Linda Bambara (left) and Christine Cole (right) will lead Lehigh’s involvement in the grant.

Lehigh University’s College of Education has been named a partner in a new regional Autism Center that will assess current services and develop training models to support the state’s fast-growing autism community.

Lehigh will be partnering with the University of Pennsylvania, The Children’s Hospital of Philadelphia, and Drexel University in this consortium—one of three such regional partnerships that have been created across the state at the request of the Commonwealth’s Bureau of Autism Services.

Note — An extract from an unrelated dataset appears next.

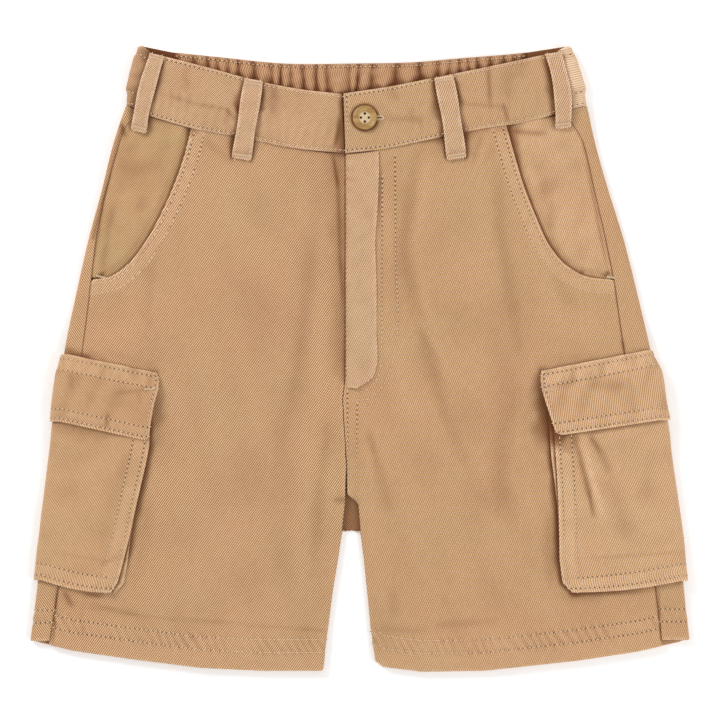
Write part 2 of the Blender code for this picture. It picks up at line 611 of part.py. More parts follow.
def front_band(side):
    x, y, _ = band_plan(side, BAND_COLUMNS, BAND_ROWS)
    sunk = wedge_dip(x, y) if side == LEFT else np.zeros_like(x)
    points = np.stack([x, y, BAND_HEIGHT - WEDGE_DIP * sunk], axis=2)
    inner = points - np.stack([0 * x, 0 * x, BAND_CLOTH - WEDGE_THIN * sunk], axis=2)
    add_sheet("waistband_" + SIDE_NAME[side], points, inner, MATERIALS["band"])


BACK_BAND_ROWS = (0.0, 0.12, 0.2, 0.7, 0.8, 1.0)
BACK_BAND_ARC = (90, 60, 30, 0, -30, -60, -90)
GATHER_SHARE = (0.7, 0.8, 1.0, 1.0, 0.8, 0.7)   # how strong the gathers are, row by row
GATHER_MARGIN_THIN = 0.4 # the band's margins are thinner by this where the gathers fade


def gather_columns():
    """Places across the band: the foot, the two flanks and the crest of each gather."""
    places = []
    for here, after in zip(GATHERS, GATHERS[1:]):
        gap = after.x - here.x
        places += [(here.x, 0.0, here.depth), (here.x + 0.28 * gap, 0.75, here.depth),
                   (here.x + 0.5 * gap, 1.0, (here.depth + after.depth) / 2),
                   (here.x + 0.72 * gap, 0.75, after.depth)]
    return places + [(GATHERS[-1].x, 0.0, GATHERS[-1].depth)]


def back_band():
    gathers = gather_columns()
    rows, waves = [], []
    for share, strength in zip(BACK_BAND_ROWS, GATHER_SHARE):
        row, wave = [], []
        for side in (LEFT, RIGHT):
            end = BAND_END[side]
            fold_y = mix(BAND_FOLDS[0].y, BAND_FOLDS[-1].y, share)
            end_x, end_y = mix(end.top_x, end.low_x, share), mix(end.top_y, end.low_y, share)
            start_x = straight(BAND_FOLDS, fold_y, side) - side * BAND_FOLD
            flat = [(mix(end_x, start_x, t), mix(end_y, fold_y, t), BAND_HEIGHT) for t in (0, 0.5)]
            arc = []
            for angle in BACK_BAND_ARC:
                turn = math.radians(angle)
                arc.append((start_x + side * BAND_FOLD * math.cos(turn), fold_y,
                            BAND_HEIGHT / 2 * (1 + math.sin(turn))))
            stretch = flat + arc
            if side == LEFT:
                row += stretch
                wave += [BAND_SIDE_WALL] * len(stretch)
                for x, crest, depth in gathers:
                    y = mix(back_top_y(x), back_waist_y(x), share)
                    row.append((x, y, 0.0))
                    full = BAND_INNER_WALL + GATHER_CREST - depth * (1 - crest) * strength
                    wave.append(full - GATHER_MARGIN_THIN * (1 - strength))
            else:
                row += stretch[::-1]
                wave += [BAND_SIDE_WALL] * len(stretch)
        rows.append(row)
        waves.append(wave)
    points = np.array(rows, float)
    add_wall("waistband_back", points, np.array(waves), MATERIALS["inner"])


# --- fly ----------
FLY_STEPS = (0.0, 0.1, 0.4, 0.7, 0.93, 1.0)
FLY_SUNK_EDGE = 0.5      # the ridge's outer margin eases down by this


def fly_strip():
    points = np.zeros((len(FLY), len(FLY_STEPS), 3))
    for r, row in enumerate(FLY):
        for c, step in enumerate(FLY_STEPS):
            x = mix(FLY_LEFT, row.right_x, step)
            y = mix(row.left_y, row.right_y, step)
            points[r, c] = (x, y, front_top(RIGHT, x, y) + SEAM_GAP + CLOTH)
            if step in (0.0, 1.0):
                points[r, c, 2] -= FLY_SUNK_EDGE
    inner = points.copy()
    inner[..., 2] = front_top(RIGHT, points[..., 0], points[..., 1]) + SEAM_GAP
    add_sheet("fly", points, inner, MATERIALS["fly"])


# --- cargo pockets ----------
POCKET_TOP_STEPS = (0.0, 0.04, 0.14, 0.26, 0.38, 0.50, 0.62, 0.74, 0.87, 1.0)
POCKET_ARC = (60, 30, 0, -30, -60, -90)
POCKET_UNDER_STEPS = (0.35, 0.7, 1.0)


def pocket_point(side, row, place, above, under, sag=0.0):
    """A point on a pocket row, above the leg on the front and under it on the back.

    place runs 0 to 1 over the front, 1 to 2 round the fold and 2 to 3 over the back.
    """
    start_x = fold_start(side, row.fold_y)
    if place <= 1:
        x = mix(row.edge_x, start_x, place)
        y = mix(row.edge_y, row.fold_y, place) - sag * math.sin(math.pi * max(place, 0.0))
        return (x, y, front_top(side, x, y) + above)
    if place <= 2:
        offset = mix(above, under, ease(1.5, 2.0, place))
        return around_fold(side, row.fold_y, 90 - 180 * (place - 1), offset)
    inward = (place - 2) * (POCKET_BACK - LEG_FOLD)
    x = start_x - side * inward
    y = row.fold_y - POCKET_SLOPE * inward
    return (x, y, lift(side, x, y) - under)


def pocket_sheet(name, side, table, rises, under, sags):
    """A pocket piece that lies on the leg and goes round its fold."""
    turns = [1 + (90 - angle) / 180 for angle in POCKET_ARC]
    places = [*POCKET_TOP_STEPS, *turns, *(2 + step for step in POCKET_UNDER_STEPS)]
    faces = []
    for wall in (0.0, CLOTH):
        faces.append(np.array([[pocket_point(side, row, place, rise - wall, under - wall, sag)
                                for place in places]
                               for row, rise, sag in zip(table, rises, sags)], float))
    add_sheet(name, *faces, MATERIALS["pocket"])


def row_between(table, share):
    """The pocket row at a share of the way down a table."""
    at = share * (len(table) - 1)
    low = min(int(at), len(table) - 2)
    return PocketRow(*(mix(a, b, at - low) for a, b in zip(table[low], table[low + 1])))


GUSSET_TOP = 0.14        # the strip starts beneath the flap
GUSSET_DOWNS = 12
GUSSET_OVERS = 10


def cargo_gusset(side):
    """A folded strip beneath the bag's front and lower edges, mitred at the corner."""
    table = BAGS[side]
    middle = row_between(table, 0.5)
    front_width = abs(fold_start(side, middle.fold_y) - middle.edge_x)
    height = abs(table[-1].edge_y - table[0].edge_y)
    lines = []
    for inset in (0.0, 0.5, 1.0):
        place_in = inset * GUSSET_WIDTH / front_width
        share_in = 1 - inset * GUSSET_WIDTH / height
        line = []
        for down in np.linspace(0, 1, GUSSET_DOWNS):
            share = mix(GUSSET_TOP, share_in, down)
            bulge = np.interp(share, np.linspace(0, 1, len(table)), GUSSET_BULGE[side])
            line.append((row_between(table, share), place_in - (1 - inset) * bulge / front_width))
        for over in np.linspace(0, 1, GUSSET_OVERS)[1:]:
            line.append((row_between(table, share_in), mix(place_in, 1.0, over)))
        lines.append(line)
    faces = []
    for rise in (SEAM_GAP + FACING_CLOTH, SEAM_GAP):
        faces.append(np.array([[pocket_point(side, row, place, rise, rise) for row, place in line]
                               for line in lines], float))
    add_sheet("cargo_gusset_" + SIDE_NAME[side], *faces, MATERIALS["pocket"])


def cargo_pocket(side):
    name = SIDE_NAME[side]
    bag, flap = BAGS[side], FLAPS[side]
    cargo_gusset(side)
    sags = [0.0] * (len(bag) - 1) + [BAG_SAG]
    pocket_sheet("cargo_bag_" + name, side, bag, [BAG_OFFSET] * len(bag), BAG_UNDER, sags)
    pocket_sheet("cargo_flap_" + name, side, flap, FLAP_RISE, FLAP_UNDER, [0.0] * len(flap))


# --- belt loops and button ----------
def belt_loop(loop):
    axis = np.array([loop.low_x - loop.top_x, loop.low_y - loop.top_y])
    axis /= np.hypot(*axis)
    beside = np.array([-axis[1], axis[0]])
    points = np.zeros((LOOP_STATIONS, 3, 3))
    for r, t in enumerate(np.linspace(0, 1, LOOP_STATIONS)):
        centre = np.array([mix(loop.top_x, loop.low_x, t) + loop.bow * math.sin(math.pi * t),
                           mix(loop.top_y, loop.low_y, t)])
        side = LEFT if centre[0] < 0 else RIGHT
        foot = front_top(side, centre[0], centre[1])
        base = mix(BAND_HEIGHT, min(foot, BAND_HEIGHT), ease(*LOOP_STEP_DOWN, t))
        stand = LOOP_ARCH * math.sin(math.pi * t) ** LOOP_ARCH_POWER
        for c, across in enumerate((-0.5, 0.0, 0.5)):
            x, y = centre + beside * across * loop.width
            points[r, c] = (x, y, base + SEAM_GAP + stand + LOOP_CLOTH)
    inner = points - [0.0, 0.0, LOOP_CLOTH]
    add_sheet(loop.name, points, inner, MATERIALS["band"])


Turn = namedtuple("Turn", "radius height")
BUTTON_PROFILE = [       # shares of the button's radius and thickness, from the dish outwards and down
    Turn(0.42, 0.62), Turn(0.78, 0.70), Turn(0.86, 0.97), Turn(0.95, 1.0), Turn(1.0, 0.80),
    Turn(1.0, 0.45), Turn(0.90, 0.12), Turn(0.70, 0.0)]
BUTTON_SEGMENTS = 28
BUTTON_HOLES = 4


def button_body():
    """The turned blank of the button, as a mesh."""
    base = BAND_HEIGHT + SEAM_GAP
    shape = bmesh.new()
    rings = []
    for turn in BUTTON_PROFILE:
        ring = []
        for i in range(BUTTON_SEGMENTS):
            angle = 2 * math.pi * i / BUTTON_SEGMENTS
            x = BUTTON_X + BUTTON_RADIUS * turn.radius * math.cos(angle)
            y = BUTTON_Y + BUTTON_RADIUS * turn.radius * math.sin(angle)
            z = base + BUTTON_THICK * turn.height
            ring.append(shape.verts.new((METRES * x, METRES * y, METRES * z)))
        rings.append(ring)
    for upper, lower in zip(rings, rings[1:]):
        for i in range(BUTTON_SEGMENTS):
            j = (i + 1) % BUTTON_SEGMENTS
            shape.faces.new((upper[i], lower[i], lower[j], upper[j]))
    shape.faces.new(rings[0])
    shape.faces.new(list(reversed(rings[-1])))
    mesh = bpy.data.meshes.new("button")
    shape.to_mesh(mesh)
    shape.free()
    return mesh


def add_button(material):
    """A turned four-hole button with a raised rim, lying on the band."""
    button = finish_object("button", button_body(), material)
    middle_z = BAND_HEIGHT + SEAM_GAP + BUTTON_THICK / 2
    for i in range(BUTTON_HOLES):
        angle = 2 * math.pi * i / BUTTON_HOLES
        x = BUTTON_X + BUTTON_HOLE_RING * math.cos(angle)
        y = BUTTON_Y + BUTTON_HOLE_RING * math.sin(angle)
        bpy.ops.mesh.primitive_cylinder_add(
            vertices=12, radius=METRES * BUTTON_HOLE, depth=METRES * 4 * BUTTON_THICK,
            location=(METRES * x, METRES * y, METRES * middle_z))
        drill = bpy.context.object
        drill.name = f"button_drill_{i}"
        drill.hide_render = True
        drill.display_type = "WIRE"
        cut = button.modifiers.new(f"hole_{i}", "BOOLEAN")
        cut.operation = "DIFFERENCE"
        cut.object = drill


def clear_scene():
    for thing in list(bpy.data.objects):
        bpy.data.objects.remove(thing, do_unlink=True)


clear_scene()
MATERIALS = {
    "drill": fabric("tan drill", DRILL), "pocket": fabric("tan drill pocket", DRILL_POCKET),
    "facing": fabric("tan drill facing", DRILL_FACING), "band": fabric("tan drill band", DRILL_BAND),
    "fly": fabric("tan drill fly", DRILL_FLY), "inner": fabric("tan drill gathered", DRILL_INNER)}

for half in (LEFT, RIGHT):
    front_panel(half)
    back_panel(half)
    hip_facing(half)
    front_band(half)
    cargo_pocket(half)
back_band()
fly_strip()
for strip in LOOPS:
    belt_loop(strip)
horn = fabric("horn", HORN)
horn.node_tree.nodes["Principled BSDF"].inputs["Roughness"].default_value = 0.45
add_button(horn)
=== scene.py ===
"""Looks for a child's cargo shorts, laid flat: sewn cloth shells, topstitching, button and studio.

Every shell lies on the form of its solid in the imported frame.  Sizes and places are in
millimetres in the frame's own axes, and make_mesh turns them into metres.
"""
from collections import namedtuple
import math

import bpy
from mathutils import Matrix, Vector
from mathutils.bvhtree import BVHTree
import numpy as np


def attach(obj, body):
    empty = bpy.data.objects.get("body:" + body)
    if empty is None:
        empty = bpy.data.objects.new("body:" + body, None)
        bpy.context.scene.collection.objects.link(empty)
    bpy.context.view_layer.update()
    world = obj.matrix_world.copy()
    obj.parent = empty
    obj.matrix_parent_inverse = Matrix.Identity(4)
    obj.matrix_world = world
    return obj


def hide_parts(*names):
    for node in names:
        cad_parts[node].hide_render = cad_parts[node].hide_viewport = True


METRES = 0.001

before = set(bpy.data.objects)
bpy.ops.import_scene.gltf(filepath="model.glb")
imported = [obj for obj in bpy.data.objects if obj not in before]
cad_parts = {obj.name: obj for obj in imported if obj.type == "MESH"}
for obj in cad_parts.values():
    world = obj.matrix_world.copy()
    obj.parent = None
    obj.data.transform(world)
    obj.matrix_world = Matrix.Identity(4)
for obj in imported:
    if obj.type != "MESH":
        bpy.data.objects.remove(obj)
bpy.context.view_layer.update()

# --- driving sizes ----------
CLOTH = 1.2              # wall of a single turned layer of drill
FACING_CLOTH = 1.0       # pocket facing and gusset
BAND_CLOTH = 2.2         # doubled waistband
LOOP_CLOTH = 1.8         # belt loop, folded in three
SEAM_GAP = 0.3           # between pieces at a seam, and between stacked pieces
BODY_HEIGHT = 4.3        # top of the front above the underside of the back
WAIST_EXTRA = 1.1        # the fronts rise to meet the band
WAIST_FADE = 18.0        # how far below the band that rise fades
HEM_HEIGHT = 19.0        # turned-up hem
HEM_EXTRA = 0.6          # the hem stands proud by this
HEM_INNER = 1.0          # extra cloth inside the hem
BAND_HEIGHT = 6.2        # top of the waistband above the surface
BAND_FOLD = 3.0          # half width of the band's fold at the sides
LEG_FOLD = 2.2           # half width of the leg's outer fold
INSEAM_ROLL = 2.2        # how far in the inseam edge starts to turn down
CROTCH_TOP = -80.0       # the legs part from here
LEGS_PARTED = -92.0      # and their inseam edges are fully turned from here
CROTCH_BOTTOM = -103.2   # the back's crotch edge between the legs
BACK_CENTRE = -4.8       # centre-back seam
WEDGE_DIP = 1.0          # the lower half of the band drops under the upper half
WEDGE_TOP = -11.2        # the dip starts here at the band's top edge
WEDGE_FOOT = -15.8       # and here at its lower edge
WEDGE_THIN = 0.8         # the dip's wall is thinner by this
GUSSET_WIDTH = 11.0
BAG_OFFSET = 2.8         # outer face of the pocket bag above the leg, room for the gusset
BAG_UNDER = 1.5          # and on the back half, pressed flat beneath the leg
FLAP_UNDER = 3.0         # outer face of the flap beneath the leg
POCKET_BACK = 38.0       # how far the pocket reaches round to the back
POCKET_SLOPE = 0.05      # the pocket's rows drop by this on the back
LIFT_FADE = 24.0         # the back bends up over the pocket's back half in this length
LIFT_STEP = 24.0         # and from the bag's level to the flap's in this length
LIFT_MARGIN = 1.5
BUTTON_X = 2.9
BUTTON_Y = 144.7
BUTTON_RADIUS = 7.3
BUTTON_THICK = 2.6
BUTTON_HOLE = 0.8        # radius
BUTTON_HOLE_RING = 2.4   # holes' distance from the middle

LEFT, RIGHT = -1, 1
SIDE_NAME = {LEFT: "left", RIGHT: "right"}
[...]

The center is funded by a $1.6 million ASERT (Assessment, Services, Education, Research, and Training) grant that will leverage Pennsylvania’s research community as a means to strengthen the delivery of autism services across the state. The grant was awarded by the Bureau of Autism Services, a division of Pennsylvania’s Office of Developmental Programs.

Linda Bambara, professor of special education and associate chair of the College of Education, and Christine Cole, professor and coordinator of the school psychology program, will lead Lehigh’s involvement in the grant. Lehigh’s role in the regional ASERT consortium will be to train and instruct professionals—caregivers, psychologists, educators—in positive behavior support models, a set of interventions designed to prevent behavioral challenges by identifying underlying problems.

In addition, Lehigh will develop and evaluate a model community inclusion program for adults with autism in collaboration with local autism providers.

“Autism is frequently a misunderstood disorder, so much of our focus will be on developing programs that benefit both young adults with autism and their communities,” says Cole. “This is a collaborative effort that will allow all the partners, for the first time, to confront these challenges head-on.”

The demand for autism services has grown significantly in the past 15 years, when the number of individuals in Pennsylvania diagnosed with Autism Spectrum Disorder (ASD) has risen by over 2,000%, from two per 10,000 people to over 40 per 10,000 people.

ASD is a set of five disorders that include autistic disorder, Asperger Syndrome, Childhood Disintegrative Disorder, Rett Syndrome, and Pervasive Developmental Disorders. They impede an individual’s ability to communicate and interact with others.

The Autism Society of America estimates 60 individuals are diagnosed with ASD every day, and that the United States faces almost $90 billion annually in costs associated with ASD.

A national leader in the study of developmental, social, and behavioral disorders, Lehigh’s College of Education has long provided special education support and training services throughout eastern Pennsylvania. For more than 20 years, its Transition and Assessment Services program, directed by Cole and Bambara, has prepared high school students with intellectual disabilities to enter the workforce.

As part of the ASERT grant, that program will now be expanded and brought onto Lehigh’s south Bethlehem campus, where students with special needs, including autism, will have the chance to interact with their peers and get on-the-job training.

Children with autism may attend public schools and have programs tailored to their specific needs, but after high school, very few supports exist for adults with autism. According to Bambara, as the average age of adults with autism continues to rise, the limited resources currently available will be hit hard.

That’s why researchers are aggressively exploring new ways to support—and learn more about—the autism community.

“We try to understand what might be frustrating a person. What is going on environmentally? What are the skills that we need to teach?” asks Bambara. “Problem behaviors for individuals with autism and other developmental disabilities are often rooted in poor communication and social skills. So our goal is to teach.”